What am I saying?  At GCSE level a broad choice of subjects does not make for good education.  You need to focus on a range of basics and do them well.  Some regard the choice of subjects in the Ebacc as perverse, when other topics are equally as good.  I’m really not sure about that.  I don’t see that either religious studies or philosophy are good candidates to push out history or geography, or still less a foreign language.  Philosophy surely best after GCSE; I just don’t believe that religious studies is as stretching or socially inclusive as history or geography.  In my day I did a standard set of O levels, all in the Ebacc range (except English Literature); I never found that limiting.

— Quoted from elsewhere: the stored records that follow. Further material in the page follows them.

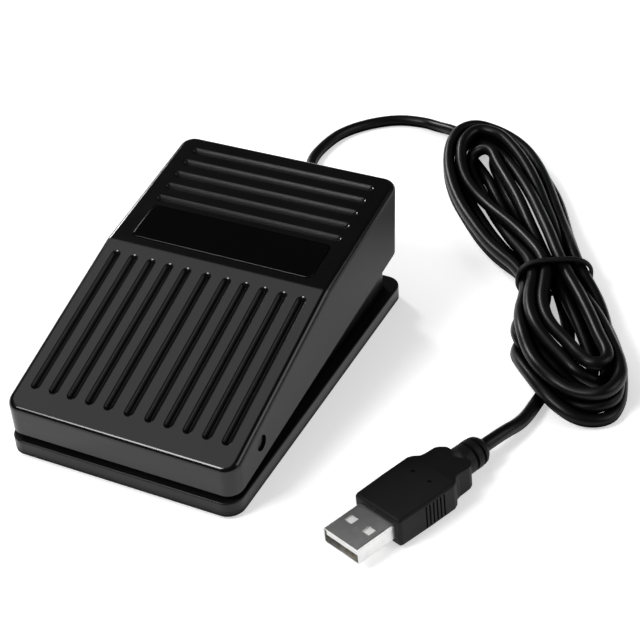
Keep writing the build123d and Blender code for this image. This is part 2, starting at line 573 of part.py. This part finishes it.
local = {"plug_overmould": mould, "plug_shell": shell, "plug_tongue": tongue, "plug_contacts": contacts}
low = min((plug_frame(0).location * mould).bounding_box().min.Z, 0)
plug_zc = -low + 0.02
frame_p = plug_frame(plug_zc)
for name, s in local.items():
    export[name] = [frame_p.location * q for q in s] if isinstance(s, list) else frame_p.location * s
plug_end = frame_p.location * Pos(0, plug_len, 0)
pe = plug_end.position
pdir = (frame_p.location * Pos(0, plug_len + 1, 0)).position - pe
print("plug centre height", round(plug_zc, 3), "cable enters at", tuple(round(v, 3) for v in pe), "direction", tuple(round(v, 4) for v in pdir))

# ---------------------------------------------------------------------------
# Cable outside: lead to the hank, hank, tail to the plug, tie
# ---------------------------------------------------------------------------
r_c = cable_d / 2
zf = r_c
lead_pts = [(0, boot_y1, cable_z), (0, 72.0, cable_z), (-4.6, 80.6, 3.5), (-12.2, 88.4, zf), (-19.2, 95.8, zf), (-22.9, 105.0, zf), (-22.7, 115.0, zf), (-20.8, 123.6, zf),
            (-15.2, 131.6, zf), (-6.9, 138.0, zf), (2.5, 139.4, zf), (12.0, 137.9, zf), (18.0, 135.6, zf)]
pd = pdir.normalized()
tail_pts = [(84.4, 27.5, zf), (85.4, 18.0, zf), (85.0, 8.6, 2.5), (pe.X + pd.X * 7.4, pe.Y + pd.Y * 7.4, pe.Z + pd.Z * 7.4), (pe.X, pe.Y, pe.Z)]
lead, lead_path = tube(lead_pts, corner_radii(lead_pts), r_c)
tail, tail_path = tube(tail_pts, corner_radii(tail_pts), r_c)
for nm, pts, path, s in (("lead", lead_pts, lead_path, lead), ("tail", tail_pts, tail_path, tail)):
    print(nm, "radii", [round(v, 1) for v in corner_radii(pts)], "length", round(path.length, 1),
          "volume ratio", round(s.volume / (path.length * math.pi * r_c ** 2), 4), "zmin", round(s.bounding_box().min.Z, 3))
export["usb_cable_lead"] = lead
export["usb_cable_tail"] = tail

hank_pts = [(14.5, 137.5), (17.5, 143.5), (24.0, 145.5), (31.0, 143.5), (39.0, 138.0), (53.0, 120.5), (62.0, 106.5), (69.5, 92.0), (76.0, 80.0), (81.6, 73.4),
            (88.0, 62.5), (97.5, 46.5), (105.0, 32.0), (108.1, 21.0), (106.4, 14.3), (100.5, 9.8), (94.0, 11.0), (86.5, 17.5), (79.5, 24.5), (74.0, 32.0),
            (70.0, 41.5), (65.5, 52.5), (62.4, 60.8), (56.5, 66.6), (49.0, 74.5), (38.5, 86.5), (28.5, 98.5), (20.5, 110.5), (15.5, 124.5)]
hank_z0, hank_z1 = 0.85, 11.6
hank_outline = FilletPolyline(*[(x, y, 0) for x, y in hank_pts], radius=closed_radii(hank_pts), close=True)
hank = Pos(0, 0, hank_z0) * extrude(make_face(hank_outline), hank_z1 - hank_z0)
hank = fillet(hank.edges().group_by(Axis.Z)[-1], 3.6)
hank = fillet(hank.edges().group_by(Axis.Z)[0], 1.4)
# the waist is squeezed by the tie
tie_c = Vector(73.1, 66.1, 0)
tie_u = Vector(0.8660, 0.5000, 0)         # across the hank
tie_n = Vector(0.5000, -0.8660, 0)        # along the hank
waist = Plane(origin=(tie_c.X, tie_c.Y, (hank_z0 + hank_z1) / 2), x_dir=tuple(tie_u), z_dir=tuple(tie_n))
ring_w, ring_h = 20.0, hank_z1 - hank_z0 + 0.1
keep = extrude(waist * RectangleRounded(ring_w - 0.1, ring_h - 0.1, 4.9), 1.4, both=True)
zone = extrude(waist * Rectangle(60, 60), 1.4, both=True)
hank = (hank - zone) + (hank & keep)
# sockets where the lead and the tail run in among the strands
for pts in (lead_pts, tail_pts):
    hank -= tube(pts, corner_radii(pts), r_c + 0.03)[0]
export["cable_hank"] = hank
tie = extrude(waist * RectangleRounded(ring_w + 1.5, ring_h + 1.5, 5.65), 0.75, both=True) \
    - extrude(waist * RectangleRounded(ring_w, ring_h, 4.9), 2, both=True)
export["cable_tie"] = tie

# ---------------------------------------------------------------------------
for name, s in export.items():
    if isinstance(s, list):
        s = Compound(children=[q if isinstance(q, (Solid, Compound)) else q for q in s])
    export_step(s, f"parts/{name}.step")
print(len(export), "nodes")
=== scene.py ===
import math

import bmesh
import bpy
from mathutils import Matrix, Vector


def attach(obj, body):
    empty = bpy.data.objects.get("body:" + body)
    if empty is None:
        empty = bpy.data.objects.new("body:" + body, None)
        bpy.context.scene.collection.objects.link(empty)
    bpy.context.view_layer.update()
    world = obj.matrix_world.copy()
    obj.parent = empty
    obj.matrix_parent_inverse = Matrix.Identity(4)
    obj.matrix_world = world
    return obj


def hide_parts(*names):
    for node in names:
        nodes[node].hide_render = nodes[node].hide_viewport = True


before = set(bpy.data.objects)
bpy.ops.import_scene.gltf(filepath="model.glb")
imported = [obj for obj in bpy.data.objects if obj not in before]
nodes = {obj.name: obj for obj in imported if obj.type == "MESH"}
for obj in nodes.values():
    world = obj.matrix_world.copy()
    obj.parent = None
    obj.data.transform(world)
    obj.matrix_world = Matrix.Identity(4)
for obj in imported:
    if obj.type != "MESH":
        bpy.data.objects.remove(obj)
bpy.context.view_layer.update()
scene = bpy.context.scene
scene.view_settings.view_transform = "Standard"
scene.view_settings.look = "None"
MM = 0.001


def link(obj):
    scene.collection.objects.link(obj)
    return obj


# ---------------------------------------------------------------------------
# Camera, at the photograph's angle
# ---------------------------------------------------------------------------
az, el, roll = math.radians(28.41), math.radians(37.31), math.radians(-3.89)
back = Vector((math.sin(az) * math.cos(el), -math.cos(az) * math.cos(el), math.sin(el)))
right = Vector((math.cos(az), math.sin(az), 0.0))
up = back.cross(right)
right2 = right * math.cos(roll) + up * math.sin(roll)
up2 = up * math.cos(roll) - right * math.sin(roll)
target = Vector((16.79, 29.62, 0.8)) * MM
cam = bpy.data.cameras.new("camera")
cam.sensor_width = 36.0
cam.lens = 1570.18 / 640 * 36.0
cam.clip_start, cam.clip_end = 0.01, 20.0
camera = link(bpy.data.objects.new("camera", cam))
camera.matrix_world = Matrix.Translation(target + back * 443.15 * MM) @ Matrix((right2, up2, back)).transposed().to_4x4()
scene.camera = camera

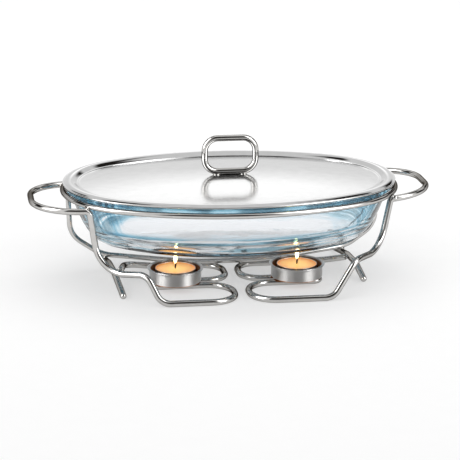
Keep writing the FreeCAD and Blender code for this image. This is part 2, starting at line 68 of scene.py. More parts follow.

What of the pupils who don’t make the Ebacc standard?  A very real problem – but the “applied” and “vocational” GCSEs were never the answer.  Better teaching and higher expectations are.  The more I see of the educational establishment, the more I am convinced that too many are content with the mediocre.

There is a final irony.  Mr Gove and his supporters often criticise modern education for lacking a focus on facts.  Actually the more academic subjects they advocate are mainly about skills, not facts.  They teach you how to think.  The less academic subjects fail because they are too focused on facts.  Of course you might argue that history and geography are, or should be, fact-based – but don’t get me started on that!